Belajar sabar adalah proses yang menerus. Sabar dalam satu kondisi belum tentu sabar dalam kondisi yang lain. Sabar hari ini belum tentu sabar keesokan harinya. Sabar pada orang lain belum tentu bisa sabar dengan diri sendiri. Proses menuju kesabaran adalah proses yang menuju kedewasaan. Dengan sabar semua hal akan terselesaikan dengan sebagaimana mestinya, oleh hati, bukan ego atau nafsu.
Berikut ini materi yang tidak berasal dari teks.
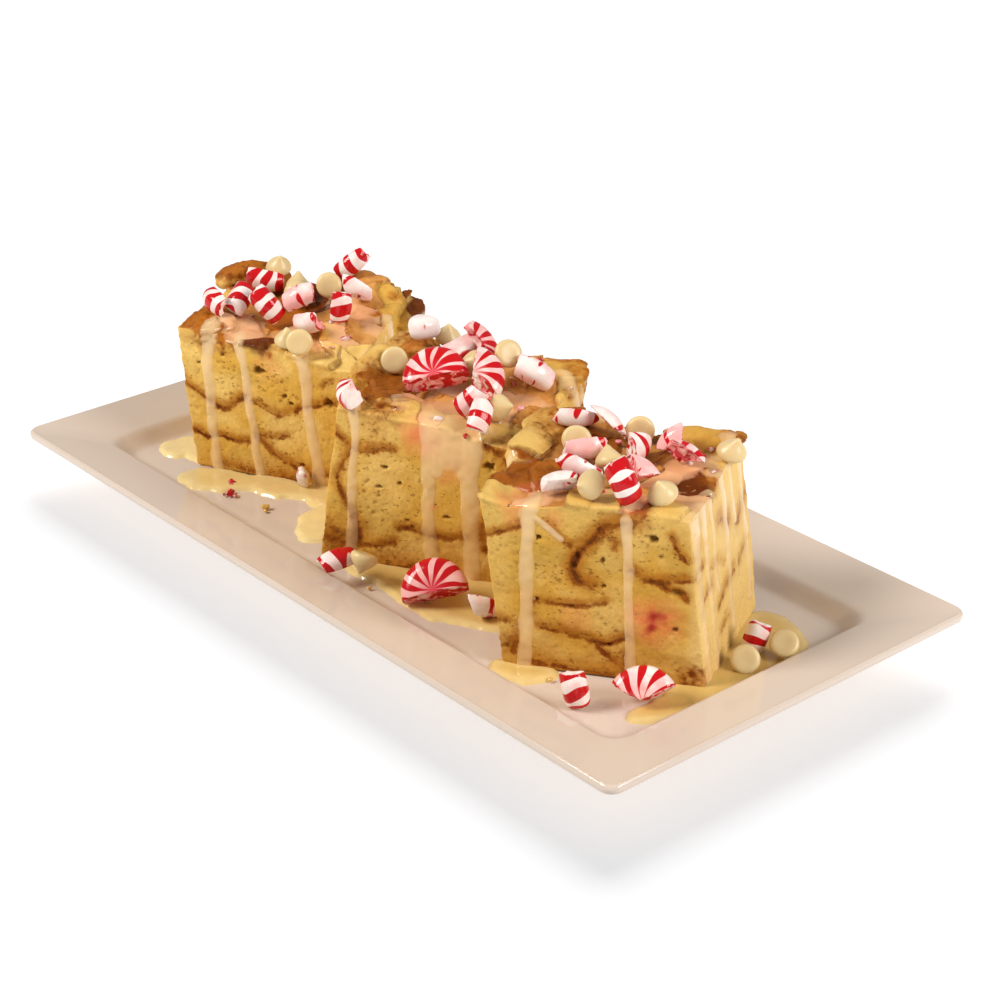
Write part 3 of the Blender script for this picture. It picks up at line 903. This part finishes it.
def dripThickness(block, base):  # in mm over the block, below zero where there is none
    thick = np.full(len(base), -9.0)
    for path, widths, height in block["drips"]:
        path = np.array(path, float)
        legs = np.concatenate([[0], np.cumsum(np.linalg.norm(np.diff(path, axis=0), axis=1))])
        stops = np.linspace(0, legs[-1], int(legs[-1] / 1.5) + 2)
        track = np.stack([np.interp(stops, legs, path[:, k]) for k in range(3)], axis=1)
        sway = grain(np.stack([stops, stops * 0, stops * 0 + path[0, 0]], axis=1), 9, block["seed"] + 80)
        track[:, 0] += 0.6 * sway * (np.ptp(path[:, 0]) < 15) * (path[:, 1].max() < 12)
        snapped = [block["base"].find_nearest(Vector(spot))[0] for spot in toWorld(block, track)]
        track = toLocal(block, np.array(snapped))
        wide = max(widths) * 1.6
        near = (base > track.min(axis=0) - wide) & (base < track.max(axis=0) + wide)
        near = np.flatnonzero(near.all(axis=1))
        away, along = pathDistance(base[near], track)
        half = np.interp(along, [0, 0.25, 1], widths) * (1 + 0.2 * grain(base[near], 6, block["seed"] + 81))
        end = np.interp(along, [0, 0.06, 0.9, 1], [0.4, 1, 1, 1.45])
        share = away / half
        bead = sauceLook["flatness"] * height * np.clip(1 - share ** 2, 0, 1) * end
        thick[near] = np.maximum(thick[near], bead - np.clip(share - 1, 0, 1) * half * 0.7)
    return thick


def fillThickness(block, base, up, height):  # sauce lying in the lows of the top
    seed = block["seed"]
    level = -1.8 + 0.9 * grain(base, 15, seed + 90) + 0.95 * patchField(block, base, "glaze")
    for along, back, up0, reach, rise in block["puddles"]:
        warp = np.stack([grain(base, 5, seed + 82 + k) for k in range(3)], axis=1) * 2
        share = np.linalg.norm((base + warp - [along, back, up0]) * [1, 1, 0.6], axis=1) / reach
        inside = rise * np.clip(1.3 - share, 0, 1) ** 0.5 * 1.1
        level = np.maximum(level, inside - np.clip(share - 1.1, 0, 9) * 2 - 0.3)
    return np.where(up > 0.25, level - height, -9.0)


def coatThickness(block, base, local):  # a thin coat running down the right face
    rise, strength = block["coat"]
    right = ramp(local[:, 0], 0.5, 0.85) * ramp(base[:, 0], block["width"] - 14, block["width"] - 6)
    streak = grain(base * [0.1, 1, 0.04], 4.2, block["seed"] + 95)
    streak = streak + 0.4 * grain(base * [0.1, 1, 0.05], 2, block["seed"] + 96)
    gone = ramp(base[:, 2], 4, 22) * 0.35
    return np.where(right > 0.3, strength * (0.45 * streak + rise - 0.4 + gone) - (1 - right), -9.0)


def closedFilm(points, faces, normals, thick, under):  # a skin over the chosen faces, with a back
    keep = (thick[faces] > -0.35).any(axis=1)
    faces = faces[keep]
    used = np.unique(faces)
    index = np.full(len(points), -1)
    index[used] = np.arange(len(used))
    faces = index[faces]
    top = points[used] + normals[used] * (np.maximum(thick[used], -0.5) * mm)[:, None]
    low = points[used] - normals[used] * (under * mm)
    count = len(used)
    ends = np.concatenate([faces[:, [k, (k + 1) % 4]] for k in range(4)])
    key = ends.min(axis=1) * count + ends.max(axis=1)
    _, first, shared = np.unique(key, return_index=True, return_counts=True)
    rim = ends[first[shared == 1]]
    sides = np.stack([rim[:, 1], rim[:, 0], rim[:, 0] + count, rim[:, 1] + count], axis=1)
    return np.concatenate([top, low]), np.concatenate([faces, faces[:, ::-1] + count, sides]), used


def makeSauce(name, material):
    block, look = blocks[name], sauceLook
    block.update(drips=look["drips"][name], puddles=look["puddles"][name], coat=look["coats"][name])
    points, faces = blockSurface(name, crumbLook["filmVoxel"])
    normals = vertexNormals(points, faces)
    base = toLocal(block, points)
    facing = evened(normals, faces)
    local = facing @ block["axes"].T
    up = np.clip(local[:, 2], 0, 1)
    block["base"] = BVHTree.FromPolygons(points.tolist(), faces.tolist())
    flowing = np.maximum(dripThickness(block, base), coatThickness(block, base, local))
    near = np.flatnonzero((flowing > -1.2) | ((up > 0.2) & (base[:, 2] > 42)))
    under, wet, porous, crust, marbling = paintCrumb(block, base[near], facing[near])
    shown = np.clip(0.8 * marbling[:, 0] + 0.3 * marbling[:, 1], 0, 0.85)
    under = blendTo(under, crumbLook["ribbon"], shown)
    runs = flowing[near] > -0.8
    wet = np.where(runs, 1, np.clip(wet, 0, 1))
    height, _ = crumbRelief(block, base[near], facing[near], wet, porous, np.where(runs, 0, crust))
    relief = np.zeros(len(points))
    relief[near] = height
    filled = np.full(len(points), -9.0)
    filled[near] = fillThickness(block, base[near], up[near], height)
    thick = np.maximum(flowing, filled)
    pigment = np.zeros((len(points), 3))
    pigment[near] = under
    points = points + normals * (relief * mm)[:, None]
    filmPoints, filmFaces, used = closedFilm(points, faces, normals, thick, look["under"])
    lying = 0.9 - 0.9 * np.exp(-np.clip(filled[used], 0, 3) / 0.7)
    running = 1 - np.exp(-np.clip(flowing[used], 0, 3) / 0.22)
    hides = look["cover"][name]
    colours = blendTo(pigment[used], look["milk"], 0.05 + 0.85 * hides * lying)
    running = (0.6 + 0.25 * ramp(base[used, 2], 46, 57)) * running
    colours = blendTo(colours, look["cream"], 0.06 + hides * running)
    piece = makePiece("sauce_" + name.split("_")[1], filmPoints, filmFaces, material)
    addColours(piece, "pigment", np.concatenate([colours, colours]))
    print("sauce on", name, "made:", len(filmFaces), "quads")


sauce = sauceMaterial("milky sauce")
for name in blocks:
    makeSauce(name, sauce)


# ---- sauce pools in the well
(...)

Setelah saya menjalani kehidupan berkeluarga bersama istri dan anak pertama kami, sebagai kepala keluarga, sabar terhadap diri sendiri dan orang tercinta dan terdekat adalah yang paling utama (selain sabar dalam meniti Jalan agama tentunya). Sabar terhadap ego dan nafsu diri adalah salah satu kunci kita bisa membawa bahtera keluarga ke tujuan yang kita dambakan. Sikap empati dan kepedulian terhadap perasaan dan gerak-gerik mereka adalah hal yang tak kalah penting dari sebuah kesabaran, yang pasti diinginkan oleh siapapun di dalam hubungan keluarga. Sabar dan mengerti adalah pembelajaran yang saya ulang kembali di masa-masa ini. Hal-hal yang sudah kita terapkan mungkin di waktu-waktu sebelumnya, bisa jadi belum cukup banyak dan harus lebih banyak ditambah lagi. Ibarat soal latihan ujian, tak cukup dengan soal-soal yang sesuai silabus dan kisi-kisi, tapi juga masih harus ditambah dengan latihan soal-soal pengayaan.
Pada akhirnya, semua modal yang dimiliki akan bergantung pada seberapa energi cinta dan sayang yang ada dalam diri kita. Jika cinta untuk keluarga atau orang lain itu berlimpah maka kesabaran dalam menghadapi segala sesuatunya akan terasa ringan untuk kita, sesulit apapun kondisinya. Apalagi kalau cinta itu benar-benar kita dedikasikan kepada-Nya. Maka itu sudah cukup untuk membuat semua hal di dunia ini, termasuk apa yang kita punya dan kita perjuangkan di keluarga terasa jauh lebih nikmat dan penuh makna.